The establishment isn’t what it used to be, and neither is the anti-establishment.
Readers of a certain age will recall an era when the establishment was widely understood to be the squares. The establishment was why you couldn’t smoke dope in class or say dirty words on television, and why you had to get married and work for a living. The anti-establishment was easily recognized by its long hair, tie-dyed apparel, and screeching guitar music.
Now the anti-establishment is former Speaker of the House Newt Gingrich and all the hard-working married people who support his presidential campaign, which raises the question of who is the establishment.
Gingrich supporters are quite right to think that they’re not the establishment, square though they may be. At some point since the baby boom a new establishment was established, and while it hasn’t yet achieved classroom dope smoking there are dirty words aplenty on the television, there is no longer any societal pressure to marry, working for a living is increasingly optional, and all manner of mores have changed in ways that are not to the liking of a Gingrich supporter. The folks found at “Occupy” protests share the same tonsorial, sartorial and musical tastes of an earlier anti-establishment generation, but they’re protesting on behalf of the same establishment that a Gingrich supporter rails against.

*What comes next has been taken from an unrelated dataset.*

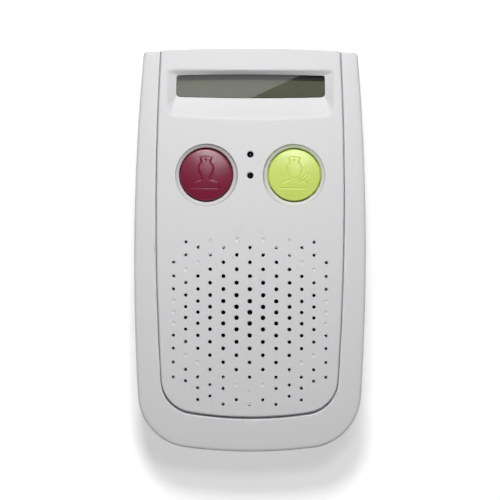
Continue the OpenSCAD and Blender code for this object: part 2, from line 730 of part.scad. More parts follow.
// Half of the figure, from the middle of its hat down to the end of its base, and the outline of the
// tick beside it, as shares of the cap's radius
figure_shares = [[0, 0.71], [0.24, 0.68], [0.17, 0.47], [0.27, 0.38], [0.3, 0.27], [0.26, 0.09], [0.15, -0.1],
                 [0.19, -0.18], [0.48, -0.27], [0.56, -0.37], [0.57, -0.52]];
tick_shares = [[0.11, -0.08], [0.22, -0.18], [0.5, 0.08], [0.58, 0], [0.23, -0.32], [0.03, -0.15]];
cross_share = 0.06;
cross_y_share = 0.58;
module stroke(points) for (i = [0:len(points) - 2]) {
    a = points[i];
    b = points[i + 1];
    translate(a) rotate(atan2(b[1] - a[1], b[0] - a[0])) translate([-mark_line / 2, -mark_line / 2])
        square([norm(b - a) + mark_line, mark_line]);
}
// A closed outline moved outwards by d
function widened(p, d) = [for (i = [0:len(p) - 1])
    let (a = p[(i + len(p) - 1) % len(p)], b = p[i], c = p[(i + 1) % len(p)],
         u = (b - a) / norm(b - a), v = (c - b) / norm(c - b))
    b + d * [-u[1] - v[1], u[0] + v[0]] / (1 + u * v)];
module tick_mark() difference() {
    polygon(widened(cap_r * tick_shares, mark_line / 2));
    polygon(widened(cap_r * tick_shares, -mark_line / 2));
}
module figure_mark() {
    half = cap_r * figure_shares;
    foot = half[len(half) - 1];
    arm = cross_share * cap_r;
    stroke(half);
    mirror([1, 0]) stroke(half);
    stroke([[-foot[0], foot[1]], foot]);
    translate([0, cross_y_share * cap_r]) {
        square([2 * arm, mark_line], center = true);
        square([mark_line, 2 * arm], center = true);
    }
}
module round_cap() difference() {
    union() {
        rotate_extrude() polygon(cap_profile);
        rod(cap_r + flange_w, flange_low, flange_top);
    }
    tube(cap_r - cap_wall, stem_d / 2, flange_low - over, button_face - cap_roof);
    rod(stem_d / 2 + over, flange_low - over, plunger_top);
    // Only the skin over the sunk dome is cut by the mark
    difference() {
        translate([0, 0, button_face - cap_roof / 2]) linear_extrude(cap_roof) children();
        translate([0, 0, dome_z]) sphere(r = cap_dome_r - mark_sink, $fn = 200);
    }
}
module call_button() color(burgundy) translate(button_places[0]) round_cap() figure_mark();
module answer_button() color(lime) translate(button_places[1]) round_cap() {
    figure_mark();
    tick_mark();
}
module plunger() rod(plunger_d / 2, plunger_top - press_travel - plunger_root, plunger_top);
module call_plunger() color(black_part) translate(button_places[0]) plunger();
module answer_plunger() color(black_part) translate(button_places[1]) plunger();
module tact_switch() difference() {
    block(switch_w, switch_w, board_top, board_top + switch_h);
    rod(plunger_d / 2 + plunger_play, plunger_top - 2 * press_travel - plunger_root - seat_gap,
        board_top + switch_h + over);
}
module call_switch() color(steel) translate(button_places[0]) tact_switch();
module answer_switch() color(steel) translate(button_places[1]) tact_switch();

// Silicone cone that returns the cap and keeps liquid off the switch
boot_t = 0.6;
boot_foot_r = 8;
boot_top_r = 4.5;
module return_boot() {
    high = button_face - cap_roof - core_play;
    rotate_extrude() polygon([[boot_foot_r - boot_t, board_top], [boot_foot_r, board_top],
                              [boot_foot_r, board_top + boot_t], [boot_top_r, high],
                              [boot_top_r - boot_t, high], [boot_foot_r - boot_t, board_top + boot_t]]);
}
module call_boot() color("#D9D9D4") translate(button_places[0]) return_boot();
module answer_boot() color("#D9D9D4") translate(button_places[1]) return_boot();

// Behind the ports
mic_d = 6;
mic_h = 2.7;
mic_boot_d = 7.8;
mic_top = under_at(0, lower_port_y) - core_play;
module microphone() color(steel) translate([0, lower_port_y, 0])
    rod(mic_d / 2, mic_top - mic_h, mic_top - seat_gap);
module mic_boot() color(black_part) translate([0, lower_port_y, 0]) difference() {
    rod(mic_boot_d / 2, board_top, mic_top);
    rod(mic_d / 2, mic_top - mic_h, mic_top + over);
}
receiver_w = 5.4;
receiver_h = 4.4;
receiver_lens_d = 3;
receiver_top = under_at(0, upper_port_y) - seat_gap;
lead_w = 0.6;
module ir_receiver() color("#2A2230") translate([0, upper_port_y, 0]) {
    shoulder = receiver_top - receiver_lens_d / 2;
    block(receiver_w, receiver_w, shoulder - receiver_h, shoulder);
    intersection() {
        translate([0, 0, shoulder]) sphere(d = receiver_lens_d);
        block(receiver_w, receiver_w, shoulder - least_r, receiver_top + over);
    }
    for (k = [-1:1]) translate([k * receiver_w / 3, 0, 0])
        block(lead_w, lead_w, board_top, shoulder - receiver_h + least_r);
}

// Loudspeaker, from the front backwards
speaker_r = speaker_d / 2;
surround_w = 1.6;
basket_h = 8.2;
cone_r = speaker_r - cone_rim_w - surround_w;
flange_z = clip_seat + basket_t;
magnet_top = flange_z - basket_h;
magnet_low = magnet_top - magnet_h;
magnet_r = magnet_d / 2;
coil_r = 7.75;
coil_t = 0.4;
coil_gap = 0.3;
iron_t = 1.5;
spider_lift = 2.2;
spider_z = magnet_top + spider_lift;
spider_r = magnet_r + surround_w;
cone_t = 0.4;
basket_foot_r = spider_r + basket_t;
module grille_cloth() color(black_part) translate([0, grille_y, 0])
    rod(speaker_r, speaker_seat - cloth_t, speaker_seat);
module speaker_gasket() color("#3A3A3C") translate([0, grille_y, 0])
    tube(speaker_r, speaker_r - cone_rim_w, flange_z, speaker_seat - cloth_t);
module speaker_frame() color(steel) translate([0, grille_y, 0]) difference() {
    rotate_extrude() polygon([[speaker_r, flange_z], [speaker_r - cone_rim_w, flange_z],
        [speaker_r - cone_rim_w, flange_z - basket_t * 2], [basket_foot_r - basket_t, spider_z],
        [basket_foot_r - basket_t, magnet_top + basket_t], [magnet_r / 1.4, magnet_top + basket_t],
        [magnet_r / 1.4, magnet_top], [basket_foot_r, magnet_top], [basket_foot_r, spider_z],
        [speaker_r - cone_rim_w + basket_t, flange_z - basket_t * 2],
        [speaker_r - cone_rim_w + basket_t, clip_seat],
        [speaker_r, clip_seat]]);
    // Four windows in the basket
    for (t = [45:90:315]) rotate(t) translate([speaker_r - cone_rim_w, 0, 0])
        block(magnet_r / 1.6, magnet_r, spider_z + basket_t, clip_seat - 2 * basket_t);
}
module speaker_magnet() color("#4A4A4E") translate([0, grille_y, 0]) {
    tube(magnet_r, magnet_r / 1.5, magnet_low, magnet_top - iron_t);
    tube(magnet_r, coil_r + coil_t + coil_gap, magnet_top - iron_t, magnet_top);
    rod(magnet_r - iron_t, magnet_low - iron_t, magnet_low);
    rod(coil_r - coil_gap, magnet_low - iron_t / 2, magnet_top);
}
module voice_coil() color("#B4643C") translate([0, grille_y, 0])
    tube(coil_r + coil_t, coil_r, magnet_top - iron_t * 3, spider_z);
module speaker_spider() color("#C9A86A") translate([0, grille_y, 0])
    tube(spider_r - core_play, coil_r + coil_t + core_play, spider_z - cone_t * 2, spider_z - cone_t);
module speaker_cone() color(black_part) translate([0, grille_y, 0]) {
    rim_z = flange_z - cone_t * 2;
    neck_r = coil_r + coil_t;
    rotate_extrude() polygon([[cone_r, rim_z], [neck_r, spider_z + cone_t], [neck_r, spider_z], [0, spider_z],
        [0, spider_z + coil_r / 2], [coil_r * 0.5, spider_z + coil_r * 0.42], [neck_r, spider_z + cone_t * 3],
        [cone_r, rim_z + cone_t]]);
}
module speaker_surround() color("#262628") translate([0, grille_y, 0])
    tube(speaker_r - cone_rim_w - core_play, cone_r + core_play, flange_z - cone_t * 2, flange_z - cone_t);

clip_t = 0.8;
clip_reach = 1.8;
clip_in_r = speaker_r - clip_reach;
clip_head_d = 3.6;
clip_head_h = 1.2;
clip_thread = 2.4;
module at_clips() translate([0, grille_y, 0]) for (t = clip_angles) rotate(t) children();
module speaker_clips() color(steel) at_clips() difference() {
    translate([(clip_in_r + clip_r + clip_w / 2) / 2, 0, 0])
        block(clip_r + clip_w / 2 - clip_in_r, clip_w, clip_seat - clip_t, clip_seat);
    translate([clip_r, 0, 0]) rod(clip_screw_d / 2 + core_play, clip_seat - clip_t - over, clip_seat + over);
}
module clip_screws() color(steel) at_clips() translate([clip_r, 0, clip_seat - clip_t])
    pan_screw(clip_screw_d - 2 * clip_bite - core_play, clip_head_d, clip_head_h,
              clip_t + clip_thread - seat_gap);

// Stood up against the wall
module stand() rotate([90, 0, 0]) children();
stand() wall_plate();
stand() thread_insert();
stand() terminal_block();
stand() terminal_screws();
stand() link_socket();
stand() link_header();
stand() housing();
stand() security_screw();
stand() fascia();
stand() fascia_screws();
stand() display_lens();
stand() lcd_bezel();
stand() lcd_glass();
stand() backlight();
stand() main_board();
stand() board_screws();
stand() processor_chip();
stand() amplifier_chip();
stand() capacitors();
stand() call_button();
stand() call_plunger();
stand() call_switch();
stand() call_boot();
stand() answer_button();
stand() answer_plunger();
stand() answer_switch();
stand() answer_boot();
stand() microphone();
stand() mic_boot();
stand() ir_receiver();
stand() grille_cloth();
stand() speaker_gasket();
stand() speaker_frame();
stand() speaker_magnet();
stand() speaker_spider();
stand() speaker_surround();
stand() speaker_cone();
stand() voice_coil();
stand() speaker_clips();
stand() clip_screws();
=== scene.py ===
import json
import math
from collections import namedtuple

import bpy
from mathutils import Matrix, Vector, geometry, kdtree

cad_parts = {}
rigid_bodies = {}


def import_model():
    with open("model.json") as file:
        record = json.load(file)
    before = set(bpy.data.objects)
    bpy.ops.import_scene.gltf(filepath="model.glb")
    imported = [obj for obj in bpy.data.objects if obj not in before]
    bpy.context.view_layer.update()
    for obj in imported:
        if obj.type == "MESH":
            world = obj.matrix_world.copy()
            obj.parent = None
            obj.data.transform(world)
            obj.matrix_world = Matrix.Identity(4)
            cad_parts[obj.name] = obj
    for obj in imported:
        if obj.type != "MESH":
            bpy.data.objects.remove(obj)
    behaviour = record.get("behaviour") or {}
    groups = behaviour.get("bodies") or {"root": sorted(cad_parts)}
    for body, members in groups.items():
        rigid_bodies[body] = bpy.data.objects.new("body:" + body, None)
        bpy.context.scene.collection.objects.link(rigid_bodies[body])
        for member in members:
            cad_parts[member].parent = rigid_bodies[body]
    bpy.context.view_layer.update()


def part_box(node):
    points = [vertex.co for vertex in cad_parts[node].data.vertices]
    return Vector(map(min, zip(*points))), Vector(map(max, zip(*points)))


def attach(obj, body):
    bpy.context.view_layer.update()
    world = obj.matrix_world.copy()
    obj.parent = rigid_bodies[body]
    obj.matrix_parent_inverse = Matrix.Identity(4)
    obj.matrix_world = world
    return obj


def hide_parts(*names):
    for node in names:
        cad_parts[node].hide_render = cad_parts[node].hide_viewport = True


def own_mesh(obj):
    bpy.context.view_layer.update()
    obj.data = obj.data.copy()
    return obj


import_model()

# The case: a U-shaped housing moulded in pale grey-white ABS from a spark-eroded tool, so its skin is
# satin. It hangs on the wall plate and a screw holds it at the foot; its front is crowned both ways.
# Its shapes are drawn flat on the face, x across and y up, with z out from the wall, in millimetres.
MM = 0.001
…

The Gingrich supporters believe they’re also standing in opposition to a Republican establishment, however, and in that case it’s less clear who they’re talking about. If they mean the Republicans who have held office or worked in other capacities in Washington, D.C., their own candidate is a longtime congressman, former Speaker of the House, and has had many dealings with the federal government. If they mean Republicans who sometimes stray from conservative orthodoxy, their own candidate has committed heresies on such important issues as health care reform, global warming and Medicare reform. If they mean anyone who offers criticisms of their candidate, the establishment would include such stalwart conservatives and anti-establishmentarians as Andrew Brietbart, Ann Coulter and Matt Drudge.